Set down exactly, please, each line from the one containing "of its box." through the one containing "import math", both lines included, and no other line.

═════ GIVEN INFORMATION

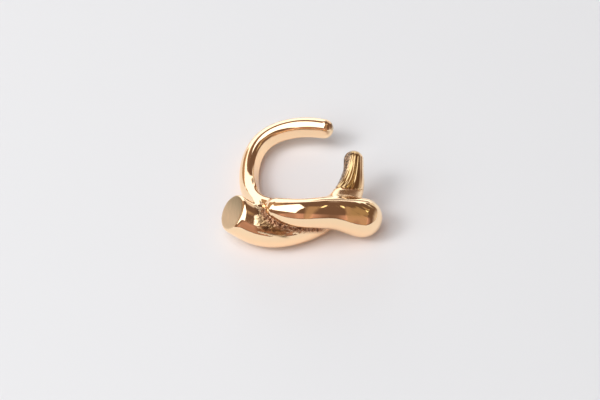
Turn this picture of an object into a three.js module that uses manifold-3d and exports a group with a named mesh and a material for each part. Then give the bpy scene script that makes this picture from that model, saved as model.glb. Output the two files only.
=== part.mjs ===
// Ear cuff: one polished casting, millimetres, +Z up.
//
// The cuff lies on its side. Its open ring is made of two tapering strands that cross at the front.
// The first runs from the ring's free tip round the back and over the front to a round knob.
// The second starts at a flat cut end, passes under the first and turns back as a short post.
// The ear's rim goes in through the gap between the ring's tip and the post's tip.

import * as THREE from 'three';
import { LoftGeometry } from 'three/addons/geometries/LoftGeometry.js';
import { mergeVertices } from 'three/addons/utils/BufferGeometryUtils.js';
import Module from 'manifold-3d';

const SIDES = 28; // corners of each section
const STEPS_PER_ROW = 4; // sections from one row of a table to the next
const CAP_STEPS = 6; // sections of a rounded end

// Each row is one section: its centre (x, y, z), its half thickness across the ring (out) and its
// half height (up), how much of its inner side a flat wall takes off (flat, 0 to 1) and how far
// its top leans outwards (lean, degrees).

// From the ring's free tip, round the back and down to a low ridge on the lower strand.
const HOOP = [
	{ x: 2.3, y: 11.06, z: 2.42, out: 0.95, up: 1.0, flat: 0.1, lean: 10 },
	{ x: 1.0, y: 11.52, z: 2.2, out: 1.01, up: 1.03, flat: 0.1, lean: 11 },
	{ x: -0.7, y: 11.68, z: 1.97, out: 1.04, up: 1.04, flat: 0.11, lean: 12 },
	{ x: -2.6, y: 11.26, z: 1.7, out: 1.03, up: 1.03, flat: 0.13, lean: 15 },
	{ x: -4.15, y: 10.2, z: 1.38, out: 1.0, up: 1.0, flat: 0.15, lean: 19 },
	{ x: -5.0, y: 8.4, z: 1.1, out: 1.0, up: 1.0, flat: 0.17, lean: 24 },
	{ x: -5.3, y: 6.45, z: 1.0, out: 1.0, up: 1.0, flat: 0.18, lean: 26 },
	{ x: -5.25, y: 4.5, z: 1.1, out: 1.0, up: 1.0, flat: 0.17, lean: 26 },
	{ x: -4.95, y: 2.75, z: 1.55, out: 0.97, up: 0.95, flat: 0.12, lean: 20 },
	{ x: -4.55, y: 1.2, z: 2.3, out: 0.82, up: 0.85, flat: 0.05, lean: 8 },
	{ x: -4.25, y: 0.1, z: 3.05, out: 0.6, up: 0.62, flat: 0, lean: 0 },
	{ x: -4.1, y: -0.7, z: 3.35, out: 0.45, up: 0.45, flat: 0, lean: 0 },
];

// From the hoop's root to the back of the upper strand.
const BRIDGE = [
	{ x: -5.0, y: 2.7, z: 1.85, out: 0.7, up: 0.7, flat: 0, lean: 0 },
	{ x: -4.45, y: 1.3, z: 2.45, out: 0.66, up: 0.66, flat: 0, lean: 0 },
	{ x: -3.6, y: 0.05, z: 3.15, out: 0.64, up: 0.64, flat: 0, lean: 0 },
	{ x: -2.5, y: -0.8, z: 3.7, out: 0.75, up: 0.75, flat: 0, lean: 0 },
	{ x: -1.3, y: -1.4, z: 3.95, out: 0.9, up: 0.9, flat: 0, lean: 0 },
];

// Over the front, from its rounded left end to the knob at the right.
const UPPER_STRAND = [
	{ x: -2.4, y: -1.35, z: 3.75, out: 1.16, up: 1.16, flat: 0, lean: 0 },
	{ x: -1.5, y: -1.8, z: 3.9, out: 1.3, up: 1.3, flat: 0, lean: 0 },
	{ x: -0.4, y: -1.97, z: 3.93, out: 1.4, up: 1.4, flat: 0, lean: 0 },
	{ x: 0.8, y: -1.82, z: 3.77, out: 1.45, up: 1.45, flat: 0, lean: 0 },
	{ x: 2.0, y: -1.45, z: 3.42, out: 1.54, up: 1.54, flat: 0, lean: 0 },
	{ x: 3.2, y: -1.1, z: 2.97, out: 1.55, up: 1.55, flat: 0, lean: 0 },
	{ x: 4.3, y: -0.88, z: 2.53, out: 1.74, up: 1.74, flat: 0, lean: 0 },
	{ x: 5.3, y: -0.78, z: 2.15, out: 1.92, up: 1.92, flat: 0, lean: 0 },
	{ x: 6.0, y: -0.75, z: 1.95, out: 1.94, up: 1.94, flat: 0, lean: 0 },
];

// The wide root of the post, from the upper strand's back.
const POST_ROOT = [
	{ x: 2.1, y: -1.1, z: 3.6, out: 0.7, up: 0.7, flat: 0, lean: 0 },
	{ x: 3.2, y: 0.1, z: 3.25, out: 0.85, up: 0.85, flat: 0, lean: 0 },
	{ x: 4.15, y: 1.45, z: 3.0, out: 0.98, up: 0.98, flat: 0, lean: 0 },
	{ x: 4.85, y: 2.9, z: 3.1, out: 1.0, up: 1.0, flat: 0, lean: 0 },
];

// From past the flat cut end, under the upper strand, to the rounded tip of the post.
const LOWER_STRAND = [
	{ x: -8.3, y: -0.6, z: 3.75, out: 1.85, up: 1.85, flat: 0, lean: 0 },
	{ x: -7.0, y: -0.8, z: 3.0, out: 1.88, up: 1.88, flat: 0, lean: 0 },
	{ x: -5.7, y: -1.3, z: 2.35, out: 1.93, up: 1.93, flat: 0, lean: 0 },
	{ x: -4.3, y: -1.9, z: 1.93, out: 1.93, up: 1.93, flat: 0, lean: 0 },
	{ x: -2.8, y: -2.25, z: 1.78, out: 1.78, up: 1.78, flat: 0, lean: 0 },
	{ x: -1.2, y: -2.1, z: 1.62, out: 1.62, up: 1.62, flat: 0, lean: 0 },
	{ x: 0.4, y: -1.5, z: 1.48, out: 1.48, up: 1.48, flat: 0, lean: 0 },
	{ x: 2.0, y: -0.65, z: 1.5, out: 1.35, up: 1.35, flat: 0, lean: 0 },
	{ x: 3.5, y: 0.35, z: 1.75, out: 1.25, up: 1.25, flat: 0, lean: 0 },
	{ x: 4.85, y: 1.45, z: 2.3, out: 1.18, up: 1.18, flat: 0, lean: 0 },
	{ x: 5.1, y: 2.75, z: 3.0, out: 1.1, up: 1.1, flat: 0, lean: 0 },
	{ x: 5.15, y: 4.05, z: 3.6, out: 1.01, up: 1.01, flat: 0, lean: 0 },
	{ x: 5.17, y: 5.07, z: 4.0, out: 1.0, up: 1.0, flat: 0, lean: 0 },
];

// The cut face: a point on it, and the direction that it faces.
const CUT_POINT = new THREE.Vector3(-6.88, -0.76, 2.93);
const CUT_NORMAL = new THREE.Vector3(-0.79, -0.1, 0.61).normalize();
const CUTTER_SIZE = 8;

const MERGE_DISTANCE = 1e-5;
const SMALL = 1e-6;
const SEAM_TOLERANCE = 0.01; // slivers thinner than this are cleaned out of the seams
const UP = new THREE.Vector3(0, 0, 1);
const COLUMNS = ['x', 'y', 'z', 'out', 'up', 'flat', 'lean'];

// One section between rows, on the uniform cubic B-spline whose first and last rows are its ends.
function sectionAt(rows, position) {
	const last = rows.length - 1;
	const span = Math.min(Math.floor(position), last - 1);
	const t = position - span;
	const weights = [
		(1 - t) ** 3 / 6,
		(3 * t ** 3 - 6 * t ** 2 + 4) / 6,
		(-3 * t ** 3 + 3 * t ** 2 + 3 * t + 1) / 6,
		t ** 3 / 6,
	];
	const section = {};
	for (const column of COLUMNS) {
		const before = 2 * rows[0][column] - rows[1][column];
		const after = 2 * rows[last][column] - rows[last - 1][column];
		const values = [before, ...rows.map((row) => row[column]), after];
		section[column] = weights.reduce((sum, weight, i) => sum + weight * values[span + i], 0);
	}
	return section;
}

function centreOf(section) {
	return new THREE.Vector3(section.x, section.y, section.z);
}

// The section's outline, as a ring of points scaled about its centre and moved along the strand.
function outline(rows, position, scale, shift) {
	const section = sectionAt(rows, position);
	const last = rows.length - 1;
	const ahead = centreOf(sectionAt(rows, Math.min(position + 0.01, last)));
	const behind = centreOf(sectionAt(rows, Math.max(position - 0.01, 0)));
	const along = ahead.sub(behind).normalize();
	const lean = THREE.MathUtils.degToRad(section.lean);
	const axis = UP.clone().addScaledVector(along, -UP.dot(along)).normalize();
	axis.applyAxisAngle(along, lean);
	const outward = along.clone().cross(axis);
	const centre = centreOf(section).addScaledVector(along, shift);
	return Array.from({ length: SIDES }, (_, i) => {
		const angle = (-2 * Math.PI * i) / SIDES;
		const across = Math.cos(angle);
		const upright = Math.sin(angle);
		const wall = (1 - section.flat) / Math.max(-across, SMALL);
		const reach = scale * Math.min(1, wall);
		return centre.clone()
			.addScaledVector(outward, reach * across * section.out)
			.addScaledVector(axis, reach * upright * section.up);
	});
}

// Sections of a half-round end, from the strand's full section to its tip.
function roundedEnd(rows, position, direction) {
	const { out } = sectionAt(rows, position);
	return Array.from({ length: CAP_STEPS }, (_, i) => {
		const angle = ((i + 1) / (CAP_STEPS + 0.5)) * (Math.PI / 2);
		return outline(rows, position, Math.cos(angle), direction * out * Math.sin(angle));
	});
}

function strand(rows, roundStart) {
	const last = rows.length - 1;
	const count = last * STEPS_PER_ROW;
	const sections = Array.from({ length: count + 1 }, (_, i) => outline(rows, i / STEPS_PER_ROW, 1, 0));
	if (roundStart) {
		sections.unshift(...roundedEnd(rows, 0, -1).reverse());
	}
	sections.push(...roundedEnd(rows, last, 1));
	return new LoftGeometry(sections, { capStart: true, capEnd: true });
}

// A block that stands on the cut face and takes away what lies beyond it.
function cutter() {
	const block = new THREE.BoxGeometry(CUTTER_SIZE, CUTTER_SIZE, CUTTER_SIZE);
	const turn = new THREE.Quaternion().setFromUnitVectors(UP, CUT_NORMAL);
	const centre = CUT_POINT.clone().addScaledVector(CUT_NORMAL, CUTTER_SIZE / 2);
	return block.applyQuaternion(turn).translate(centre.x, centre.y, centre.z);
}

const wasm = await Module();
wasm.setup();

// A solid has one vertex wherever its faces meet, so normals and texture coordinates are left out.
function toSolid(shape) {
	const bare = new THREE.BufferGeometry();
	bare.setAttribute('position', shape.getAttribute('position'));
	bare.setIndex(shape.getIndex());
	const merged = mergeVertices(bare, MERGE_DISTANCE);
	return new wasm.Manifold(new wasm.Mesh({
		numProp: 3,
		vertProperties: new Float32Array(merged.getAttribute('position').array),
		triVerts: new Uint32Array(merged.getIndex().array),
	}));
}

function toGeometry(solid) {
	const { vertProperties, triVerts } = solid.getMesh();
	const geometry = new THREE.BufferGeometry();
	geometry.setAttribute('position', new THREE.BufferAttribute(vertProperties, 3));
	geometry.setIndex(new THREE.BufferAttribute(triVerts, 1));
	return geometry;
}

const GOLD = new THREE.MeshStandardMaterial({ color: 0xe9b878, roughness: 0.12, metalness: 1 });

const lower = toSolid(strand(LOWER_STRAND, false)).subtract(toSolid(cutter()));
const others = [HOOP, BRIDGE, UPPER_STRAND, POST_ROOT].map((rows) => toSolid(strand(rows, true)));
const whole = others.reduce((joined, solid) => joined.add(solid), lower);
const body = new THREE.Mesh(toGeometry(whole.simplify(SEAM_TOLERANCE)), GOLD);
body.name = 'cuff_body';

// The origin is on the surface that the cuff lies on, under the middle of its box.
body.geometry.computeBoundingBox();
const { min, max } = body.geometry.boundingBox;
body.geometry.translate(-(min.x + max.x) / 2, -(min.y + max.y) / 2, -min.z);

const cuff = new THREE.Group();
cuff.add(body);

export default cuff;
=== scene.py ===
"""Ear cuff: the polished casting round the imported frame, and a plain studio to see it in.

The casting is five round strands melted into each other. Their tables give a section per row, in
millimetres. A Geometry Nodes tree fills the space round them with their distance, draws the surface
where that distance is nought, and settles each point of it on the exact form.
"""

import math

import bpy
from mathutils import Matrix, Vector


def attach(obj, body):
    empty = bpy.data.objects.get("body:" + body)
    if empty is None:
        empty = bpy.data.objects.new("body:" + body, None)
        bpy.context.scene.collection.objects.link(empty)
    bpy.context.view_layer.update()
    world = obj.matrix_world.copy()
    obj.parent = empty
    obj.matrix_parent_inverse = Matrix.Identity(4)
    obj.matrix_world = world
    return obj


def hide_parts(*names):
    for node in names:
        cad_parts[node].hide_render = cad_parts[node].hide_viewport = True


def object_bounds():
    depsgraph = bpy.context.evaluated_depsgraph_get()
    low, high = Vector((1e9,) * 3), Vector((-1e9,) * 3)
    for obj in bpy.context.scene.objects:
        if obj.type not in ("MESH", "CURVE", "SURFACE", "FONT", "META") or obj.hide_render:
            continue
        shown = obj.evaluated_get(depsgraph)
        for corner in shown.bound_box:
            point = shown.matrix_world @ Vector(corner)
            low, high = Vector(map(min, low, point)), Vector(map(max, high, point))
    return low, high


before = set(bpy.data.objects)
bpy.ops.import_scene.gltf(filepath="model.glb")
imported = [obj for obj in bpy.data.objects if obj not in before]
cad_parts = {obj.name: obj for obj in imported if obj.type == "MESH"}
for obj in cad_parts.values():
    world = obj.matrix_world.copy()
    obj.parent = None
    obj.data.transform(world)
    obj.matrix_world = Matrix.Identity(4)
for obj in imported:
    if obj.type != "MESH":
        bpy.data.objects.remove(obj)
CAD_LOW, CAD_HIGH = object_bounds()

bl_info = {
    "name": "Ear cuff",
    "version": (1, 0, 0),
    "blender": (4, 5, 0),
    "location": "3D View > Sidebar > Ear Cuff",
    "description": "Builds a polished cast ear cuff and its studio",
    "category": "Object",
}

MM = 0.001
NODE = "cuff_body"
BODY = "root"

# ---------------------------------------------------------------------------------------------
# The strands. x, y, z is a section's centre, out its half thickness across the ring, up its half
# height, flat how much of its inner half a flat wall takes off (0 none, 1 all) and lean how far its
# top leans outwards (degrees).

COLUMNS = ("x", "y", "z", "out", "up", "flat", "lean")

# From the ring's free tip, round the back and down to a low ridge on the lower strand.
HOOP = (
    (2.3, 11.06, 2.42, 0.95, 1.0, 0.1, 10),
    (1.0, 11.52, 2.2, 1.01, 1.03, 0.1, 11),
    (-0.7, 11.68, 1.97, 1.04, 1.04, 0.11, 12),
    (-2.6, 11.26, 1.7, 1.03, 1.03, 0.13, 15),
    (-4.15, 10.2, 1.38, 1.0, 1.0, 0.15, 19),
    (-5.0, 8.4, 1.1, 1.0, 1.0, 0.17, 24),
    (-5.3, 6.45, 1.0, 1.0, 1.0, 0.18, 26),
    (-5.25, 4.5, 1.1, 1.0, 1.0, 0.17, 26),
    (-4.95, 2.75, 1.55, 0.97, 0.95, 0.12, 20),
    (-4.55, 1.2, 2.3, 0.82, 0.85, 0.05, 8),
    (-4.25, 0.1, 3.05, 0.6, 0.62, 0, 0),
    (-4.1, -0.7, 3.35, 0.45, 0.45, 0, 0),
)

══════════

ANSWER TO THIS EXERCISE
// The origin is on the surface that the cuff lies on, under the middle of its box.
body.geometry.computeBoundingBox();
const { min, max } = body.geometry.boundingBox;
body.geometry.translate(-(min.x + max.x) / 2, -(min.y + max.y) / 2, -min.z);

const cuff = new THREE.Group();
cuff.add(body);

export default cuff;
=== scene.py ===
"""Ear cuff: the polished casting round the imported frame, and a plain studio to see it in.

The casting is five round strands melted into each other. Their tables give a section per row, in
millimetres. A Geometry Nodes tree fills the space round them with their distance, draws the surface
where that distance is nought, and settles each point of it on the exact form.
"""

import math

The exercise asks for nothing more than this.